Her most hostile interactions with men in the cast are primarily with Felix and Sylvain, two men who seem to have her pegged as a gold-digger. She verbally spars with Sylvain about each of them being these weird mirror images of each other, both chasing after people who have superficially attractive traits while hating one another for that. It ends up with them deciding to collectively tolerate one another, despite each of them feeling some malice for each other. Felix ends up just brushing her off initially and then learns that she is a good sword fighter, mostly because she had to protect herself from nobles who tried to mess with her while she was in the opera. (There is an implication that it is due to sexual assault, but the game never outright states it.) I think Dorothea has a measure of respect for Felix for doing his own thing, even while being perplexed by his antisocial behavior.

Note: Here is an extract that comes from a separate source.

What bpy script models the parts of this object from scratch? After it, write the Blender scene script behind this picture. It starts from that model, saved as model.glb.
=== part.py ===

Her interactions with the male Eagles are all interesting, and each reveals a bit about Dorothea as well as the culture of Adrestia. Caspar and her discuss how searching for a potential suitor is similar to training. Dorothea scoffs at this at first, but Caspar, in his ‘dumb guy wisdom’, explains that both of them are trying to do their best to get by in a world that is unjust and does not value people based on egalitarian principles, but rather traditional rank and order. Linhardt doesn’t fully grasp what it’s like to be a common person in Adrestia, and just advised Dorothea to “just ignore people complaining about her”. While Linhardt, a man of wealth and rank, can largely follow this advise scot-free, it comes off as tone-deaf for a commoner who is deeply invested in what others think of her because of her low social station. Her support with Hubert is, as talked about before, transactional and civil, as they mutually respect each other and both understand ‘the game’.

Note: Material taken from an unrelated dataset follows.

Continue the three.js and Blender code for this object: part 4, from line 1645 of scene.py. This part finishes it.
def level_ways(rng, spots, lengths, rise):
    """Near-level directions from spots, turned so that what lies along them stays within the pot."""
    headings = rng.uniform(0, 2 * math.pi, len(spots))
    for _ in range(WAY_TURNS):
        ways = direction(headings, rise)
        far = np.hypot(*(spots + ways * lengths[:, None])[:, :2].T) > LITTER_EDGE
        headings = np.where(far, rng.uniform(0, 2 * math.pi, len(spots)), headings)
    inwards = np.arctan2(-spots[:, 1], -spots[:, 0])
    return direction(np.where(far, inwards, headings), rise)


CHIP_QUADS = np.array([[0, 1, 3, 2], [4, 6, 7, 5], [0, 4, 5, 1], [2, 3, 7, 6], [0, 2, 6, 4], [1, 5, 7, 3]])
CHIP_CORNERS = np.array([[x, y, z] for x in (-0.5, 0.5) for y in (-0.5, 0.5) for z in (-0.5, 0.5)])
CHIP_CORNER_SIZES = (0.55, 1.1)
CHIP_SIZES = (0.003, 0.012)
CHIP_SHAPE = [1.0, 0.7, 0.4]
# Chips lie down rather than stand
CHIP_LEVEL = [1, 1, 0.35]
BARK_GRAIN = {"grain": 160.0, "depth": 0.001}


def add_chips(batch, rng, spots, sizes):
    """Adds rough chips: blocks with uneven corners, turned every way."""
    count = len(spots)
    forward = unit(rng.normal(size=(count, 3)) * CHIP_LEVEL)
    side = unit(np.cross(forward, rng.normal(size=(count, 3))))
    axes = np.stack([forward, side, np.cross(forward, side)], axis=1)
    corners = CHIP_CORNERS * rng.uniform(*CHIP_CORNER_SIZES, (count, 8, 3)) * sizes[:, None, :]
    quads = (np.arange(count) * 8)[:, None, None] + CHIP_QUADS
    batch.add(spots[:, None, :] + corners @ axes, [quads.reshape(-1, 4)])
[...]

In Ferdinand’s support, most of her hostility for men, particularly noble men, is laid bare. Dorothea talks about her experience as a street rat, begging for scraps and being spat on by the nobles of Enbarr. Once she became an opera star, though, all of this changed. She saw the nobles’ attitudes change from disdain to infatuation, but she wasn’t impressed because she saw them for what they really were: opportunists and fakes. Her hateful treatment of Ferdinand was based on that; she thought that he was just another one of them, with friendly smiles for her at the academy, but looking down his nose at her when she was an orphan. She reveals that she wants to like Ferdinand, but it’s hard for her not to see him in that light. We also learn in her Hanneman support that she was a rejected Crest-baby; born to a noble father and released onto the streets once it was found that she did not have a Crest. (She believes that her father hit on her at the opera, but she is not certain.)
Dorothea is a very natural ally for Edelgard due to her disdain for the church (“I'd hardly call myself devout. After all, it was thanks to the goddess and her noble regime that I suffered so much as a child”) and her desire to overthrow the class system. One of the interesting things about Dorothea is that, despite her keen awareness of their status, the nobility surrounding her do not intimidate her. Her support with Edelgard, for example, goes into Edelgard’s desire for reform quite quickly, even in the C support, and Dorothea seems supportive of Edelgard’s grand ambitions. As early as the B support, she tries to get into Edelgard’s pants. She seems much more comfortable and natural hitting on women than men, as shown both in this support and the Petra support. While Dorothea comes off as distant, cold, and at times rude to many male characters, she is kind and warm toward the women of the cast. (This is a bit of a contrast to her dark mirror image, Sylvain, who is especially bad to women but is generally manipulative and unpleasant to everyone he interacts with to a certain extent.)
Post-timeskip, we see that Dorothea, like many of the other characters whose backgrounds are less warlike, has a great distaste for war. In Crimson Flower, we see that while she believes in the cause and thinks it’s a necessary evil, she is not happy to participate in the horrors that this war inflicts. Much like Sylvain, we see a less happy and chipper version of Dorothea in the second half of the game; for all that she seems less devastatingly depressed than Sylvain. I think both take the war harder than most of the other characters.
Dorothea’s supports across the board are enjoyable and explore a lot of key issues that the game lies to explore: nobility, birthright, reasons for marriage, happiness, and privilege. She has absolutely fantastic English voice acting, perfectly inflecting her flirtiness, her anger, and her disgust with the perfect amount of pizzazz and charm. I think the character really benefits from the good voice acting.
One other thing I like about Dorothea is that she is sexually active before the game starts, which seems so rare for a Japanese game. Apparently that is something that some male fans complained about her in Japan, which I guess shows why games don’t do it very often. Ick. She is beautiful, she knows it, and she is willing to use her assets to further herself. I don’t think this makes her the most admirable person, but it does make her interesting, and a little more morally complex than she might have been as the underdog street rat otherwise. I think games sometimes have a tendency to make commoner characters insufferable because of some sort of weird reverse superiority complex “I know so much more about the world than nobles”. She is not always shown in the best light because of her moral complexity, although I do think the game overall sides with her more often than not, although not enough to feel like a pet character of the game.
And she teaches us to eat the rich. And that's why I love Dorothea.